-- MATERIAL FOR THE TASK --
============================================================

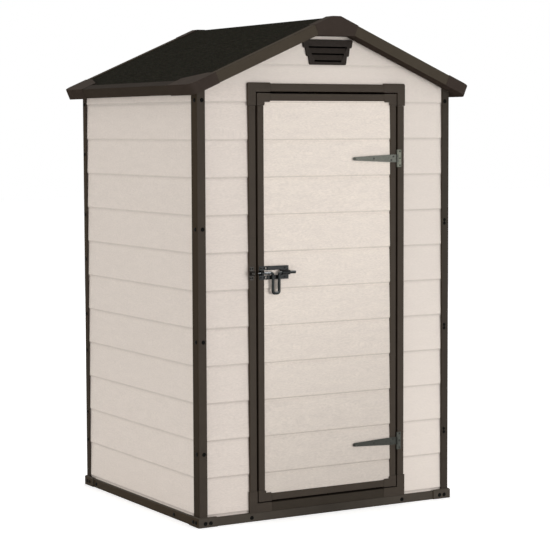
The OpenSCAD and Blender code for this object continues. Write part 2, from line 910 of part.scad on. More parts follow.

============================================================

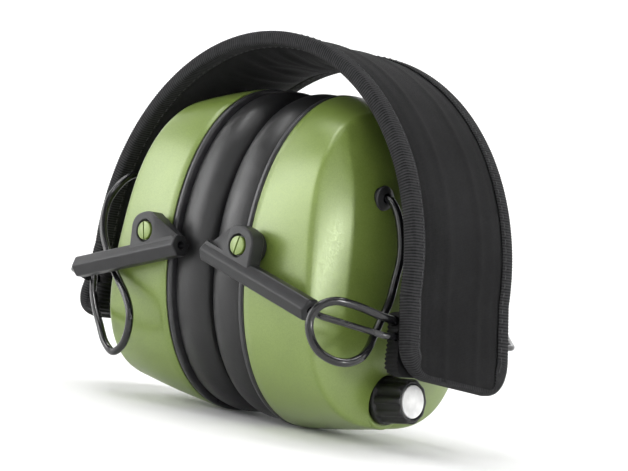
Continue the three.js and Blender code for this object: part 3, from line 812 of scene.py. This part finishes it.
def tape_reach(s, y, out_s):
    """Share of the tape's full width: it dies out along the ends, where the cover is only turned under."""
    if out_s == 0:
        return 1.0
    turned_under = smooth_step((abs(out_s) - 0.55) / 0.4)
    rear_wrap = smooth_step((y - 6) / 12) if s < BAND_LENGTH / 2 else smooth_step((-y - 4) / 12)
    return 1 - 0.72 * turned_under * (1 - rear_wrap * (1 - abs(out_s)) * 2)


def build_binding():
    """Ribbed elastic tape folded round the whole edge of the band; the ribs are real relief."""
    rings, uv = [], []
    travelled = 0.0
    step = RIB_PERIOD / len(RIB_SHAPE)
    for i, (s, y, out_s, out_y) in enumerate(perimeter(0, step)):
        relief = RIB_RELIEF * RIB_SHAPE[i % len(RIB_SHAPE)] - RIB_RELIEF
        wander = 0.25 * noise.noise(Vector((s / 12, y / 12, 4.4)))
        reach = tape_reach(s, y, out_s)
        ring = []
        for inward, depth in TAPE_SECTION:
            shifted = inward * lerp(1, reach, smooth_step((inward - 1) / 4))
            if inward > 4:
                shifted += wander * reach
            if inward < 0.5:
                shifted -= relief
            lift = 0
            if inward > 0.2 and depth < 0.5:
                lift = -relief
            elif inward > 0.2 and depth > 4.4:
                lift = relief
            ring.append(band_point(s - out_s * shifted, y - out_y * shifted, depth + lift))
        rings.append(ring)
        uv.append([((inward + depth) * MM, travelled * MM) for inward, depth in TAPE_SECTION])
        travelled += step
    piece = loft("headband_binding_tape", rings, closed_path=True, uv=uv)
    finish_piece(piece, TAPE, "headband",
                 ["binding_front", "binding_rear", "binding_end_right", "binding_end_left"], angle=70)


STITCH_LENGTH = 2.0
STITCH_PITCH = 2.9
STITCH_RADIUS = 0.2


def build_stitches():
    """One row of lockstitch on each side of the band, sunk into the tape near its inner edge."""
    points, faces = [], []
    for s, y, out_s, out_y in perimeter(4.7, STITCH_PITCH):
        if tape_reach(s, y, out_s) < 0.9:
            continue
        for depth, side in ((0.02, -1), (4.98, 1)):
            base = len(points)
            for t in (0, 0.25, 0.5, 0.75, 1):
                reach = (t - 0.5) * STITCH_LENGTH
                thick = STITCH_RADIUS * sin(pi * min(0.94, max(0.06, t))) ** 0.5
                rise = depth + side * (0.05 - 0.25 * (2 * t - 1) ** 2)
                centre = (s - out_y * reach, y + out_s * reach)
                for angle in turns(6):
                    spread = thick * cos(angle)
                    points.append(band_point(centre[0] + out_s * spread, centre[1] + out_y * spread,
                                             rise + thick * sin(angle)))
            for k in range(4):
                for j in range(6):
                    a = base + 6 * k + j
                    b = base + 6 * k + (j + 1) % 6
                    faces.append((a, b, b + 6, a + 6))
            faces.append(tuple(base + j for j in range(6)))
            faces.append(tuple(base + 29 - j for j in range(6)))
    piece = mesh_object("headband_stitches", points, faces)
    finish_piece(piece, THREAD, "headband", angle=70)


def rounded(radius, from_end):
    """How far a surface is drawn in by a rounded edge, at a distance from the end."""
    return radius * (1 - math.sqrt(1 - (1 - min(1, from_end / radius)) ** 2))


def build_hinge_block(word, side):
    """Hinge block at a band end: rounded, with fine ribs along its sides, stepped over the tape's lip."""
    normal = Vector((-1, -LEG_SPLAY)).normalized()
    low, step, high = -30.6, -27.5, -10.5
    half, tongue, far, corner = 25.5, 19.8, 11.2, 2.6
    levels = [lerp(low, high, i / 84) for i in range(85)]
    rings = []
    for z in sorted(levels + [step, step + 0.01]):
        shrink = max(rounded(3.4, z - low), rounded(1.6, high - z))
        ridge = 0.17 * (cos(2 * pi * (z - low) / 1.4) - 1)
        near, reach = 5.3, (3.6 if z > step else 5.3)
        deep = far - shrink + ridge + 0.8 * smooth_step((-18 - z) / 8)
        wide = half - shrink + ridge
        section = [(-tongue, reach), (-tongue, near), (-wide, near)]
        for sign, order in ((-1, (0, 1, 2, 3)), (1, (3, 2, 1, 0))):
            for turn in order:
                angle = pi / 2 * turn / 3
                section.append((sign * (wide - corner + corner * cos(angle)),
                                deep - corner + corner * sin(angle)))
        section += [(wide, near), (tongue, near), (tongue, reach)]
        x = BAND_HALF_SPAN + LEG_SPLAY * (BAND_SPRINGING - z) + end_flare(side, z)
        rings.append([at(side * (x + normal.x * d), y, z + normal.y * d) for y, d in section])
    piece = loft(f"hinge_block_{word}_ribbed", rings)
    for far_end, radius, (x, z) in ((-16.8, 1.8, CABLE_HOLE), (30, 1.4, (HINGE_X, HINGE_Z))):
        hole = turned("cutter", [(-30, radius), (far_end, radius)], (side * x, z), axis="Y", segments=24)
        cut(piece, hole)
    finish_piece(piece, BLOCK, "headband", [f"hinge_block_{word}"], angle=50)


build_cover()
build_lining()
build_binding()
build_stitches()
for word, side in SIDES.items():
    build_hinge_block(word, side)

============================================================

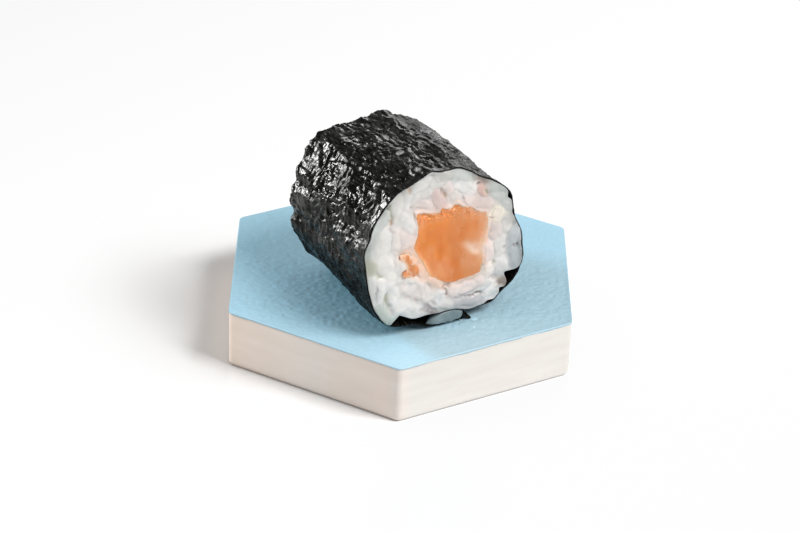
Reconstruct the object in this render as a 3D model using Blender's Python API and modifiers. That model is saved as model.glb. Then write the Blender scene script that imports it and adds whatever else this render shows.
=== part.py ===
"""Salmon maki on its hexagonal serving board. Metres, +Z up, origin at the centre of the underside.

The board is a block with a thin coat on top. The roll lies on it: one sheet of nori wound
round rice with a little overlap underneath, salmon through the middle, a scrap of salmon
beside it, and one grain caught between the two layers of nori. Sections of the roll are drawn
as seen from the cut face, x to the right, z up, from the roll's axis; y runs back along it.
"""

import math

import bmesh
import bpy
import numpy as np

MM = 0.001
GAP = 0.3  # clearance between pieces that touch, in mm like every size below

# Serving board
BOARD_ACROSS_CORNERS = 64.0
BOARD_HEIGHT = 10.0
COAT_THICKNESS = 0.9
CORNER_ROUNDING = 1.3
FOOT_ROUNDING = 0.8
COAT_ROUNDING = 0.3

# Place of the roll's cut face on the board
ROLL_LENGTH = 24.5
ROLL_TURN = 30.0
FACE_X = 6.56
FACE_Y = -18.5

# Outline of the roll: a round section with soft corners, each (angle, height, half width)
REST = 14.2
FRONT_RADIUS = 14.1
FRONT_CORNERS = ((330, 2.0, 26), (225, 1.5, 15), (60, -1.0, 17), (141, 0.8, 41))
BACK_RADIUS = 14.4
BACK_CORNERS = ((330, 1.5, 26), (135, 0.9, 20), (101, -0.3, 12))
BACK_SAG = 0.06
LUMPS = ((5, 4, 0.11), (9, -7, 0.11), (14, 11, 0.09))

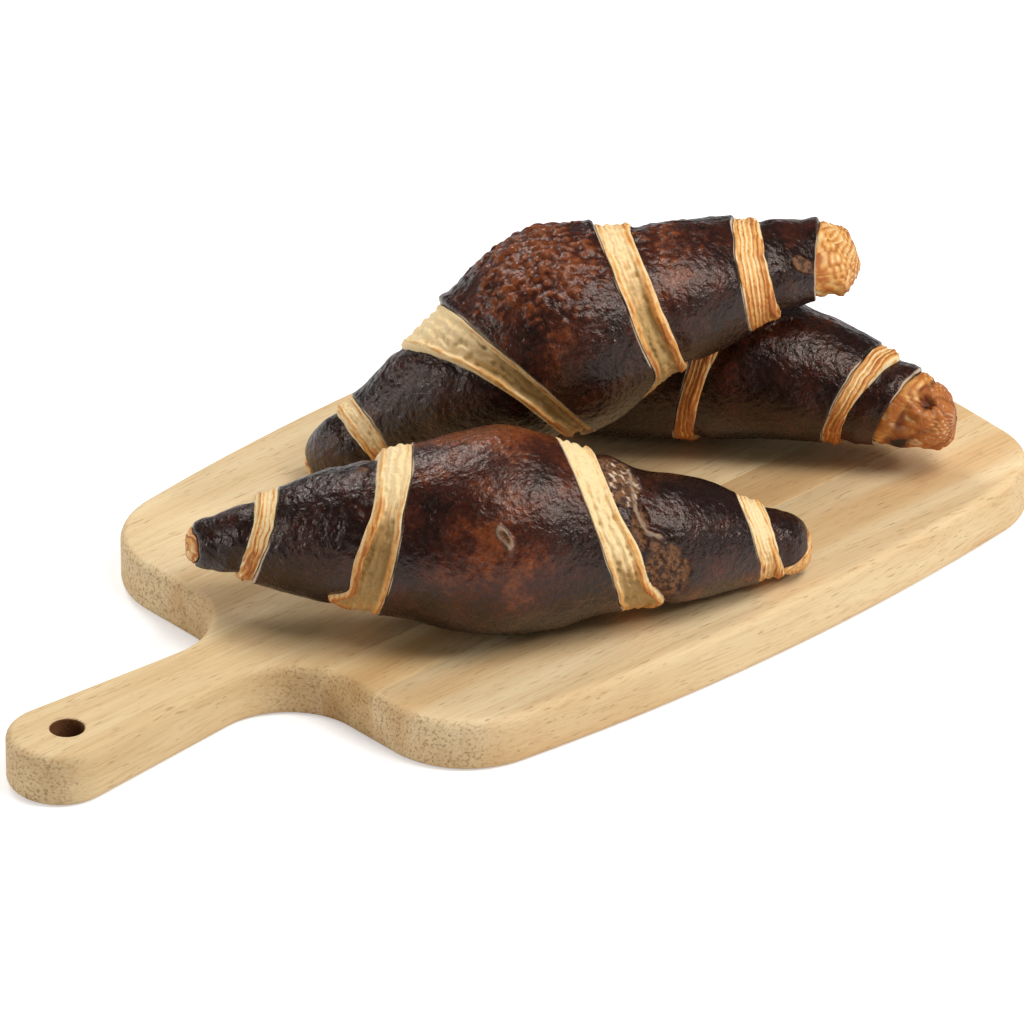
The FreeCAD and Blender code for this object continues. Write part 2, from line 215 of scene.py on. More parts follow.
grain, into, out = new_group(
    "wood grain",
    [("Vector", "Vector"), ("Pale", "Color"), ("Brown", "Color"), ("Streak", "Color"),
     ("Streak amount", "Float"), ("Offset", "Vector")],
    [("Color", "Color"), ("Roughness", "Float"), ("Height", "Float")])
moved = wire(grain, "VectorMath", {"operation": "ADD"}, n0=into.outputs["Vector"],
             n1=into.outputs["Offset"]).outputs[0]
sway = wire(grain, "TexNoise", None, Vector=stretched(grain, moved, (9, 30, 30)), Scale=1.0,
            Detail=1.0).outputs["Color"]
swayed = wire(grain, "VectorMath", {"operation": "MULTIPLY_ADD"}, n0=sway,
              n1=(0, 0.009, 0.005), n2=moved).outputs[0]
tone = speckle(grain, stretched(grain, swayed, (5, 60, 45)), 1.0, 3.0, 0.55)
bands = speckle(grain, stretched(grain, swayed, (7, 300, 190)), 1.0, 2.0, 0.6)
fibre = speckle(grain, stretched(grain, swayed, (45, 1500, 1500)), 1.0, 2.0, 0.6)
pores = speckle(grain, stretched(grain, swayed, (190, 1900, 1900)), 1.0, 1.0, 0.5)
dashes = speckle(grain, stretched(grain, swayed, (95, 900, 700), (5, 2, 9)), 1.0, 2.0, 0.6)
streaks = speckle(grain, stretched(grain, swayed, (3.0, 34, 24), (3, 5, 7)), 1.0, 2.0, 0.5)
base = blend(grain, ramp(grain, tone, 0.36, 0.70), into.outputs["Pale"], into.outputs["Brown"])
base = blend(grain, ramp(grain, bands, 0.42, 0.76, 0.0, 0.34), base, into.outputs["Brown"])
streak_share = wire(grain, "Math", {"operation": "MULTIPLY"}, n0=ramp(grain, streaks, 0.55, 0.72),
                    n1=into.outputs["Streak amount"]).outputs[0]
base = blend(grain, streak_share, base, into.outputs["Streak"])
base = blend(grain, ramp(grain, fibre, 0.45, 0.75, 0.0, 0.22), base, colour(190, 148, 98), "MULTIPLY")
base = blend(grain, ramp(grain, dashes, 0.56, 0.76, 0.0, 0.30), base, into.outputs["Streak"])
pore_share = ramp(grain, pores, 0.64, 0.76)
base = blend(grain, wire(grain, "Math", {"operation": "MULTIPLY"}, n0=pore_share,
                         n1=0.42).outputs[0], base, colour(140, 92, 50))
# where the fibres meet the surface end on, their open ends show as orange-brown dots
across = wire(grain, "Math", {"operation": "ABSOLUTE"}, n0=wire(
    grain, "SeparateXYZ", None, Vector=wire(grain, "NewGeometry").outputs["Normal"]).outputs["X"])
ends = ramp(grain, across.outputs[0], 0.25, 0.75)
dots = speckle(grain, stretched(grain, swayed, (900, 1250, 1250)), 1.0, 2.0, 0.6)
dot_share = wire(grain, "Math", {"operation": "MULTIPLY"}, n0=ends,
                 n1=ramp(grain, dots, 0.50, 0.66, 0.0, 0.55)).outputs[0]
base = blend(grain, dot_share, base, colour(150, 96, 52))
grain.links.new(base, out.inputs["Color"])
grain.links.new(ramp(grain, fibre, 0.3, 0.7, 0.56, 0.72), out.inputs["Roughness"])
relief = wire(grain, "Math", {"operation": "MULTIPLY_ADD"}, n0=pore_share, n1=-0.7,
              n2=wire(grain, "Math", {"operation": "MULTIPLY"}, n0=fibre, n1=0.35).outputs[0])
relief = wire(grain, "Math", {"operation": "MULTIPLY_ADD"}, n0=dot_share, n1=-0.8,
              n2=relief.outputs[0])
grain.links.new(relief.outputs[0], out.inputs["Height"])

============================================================

In the listing above, find the line containing "Reconstruct the object" and the line containing "every size below", then quote both, plus every line between them, exactly as written.

-- SOLUTION BELOW --
Reconstruct the object in this render as a 3D model using Blender's Python API and modifiers. That model is saved as model.glb. Then write the Blender scene script that imports it and adds whatever else this render shows.
=== part.py ===
"""Salmon maki on its hexagonal serving board. Metres, +Z up, origin at the centre of the underside.

The board is a block with a thin coat on top. The roll lies on it: one sheet of nori wound
round rice with a little overlap underneath, salmon through the middle, a scrap of salmon
beside it, and one grain caught between the two layers of nori. Sections of the roll are drawn
as seen from the cut face, x to the right, z up, from the roll's axis; y runs back along it.
"""

import math

import bmesh
import bpy
import numpy as np

MM = 0.001
GAP = 0.3  # clearance between pieces that touch, in mm like every size below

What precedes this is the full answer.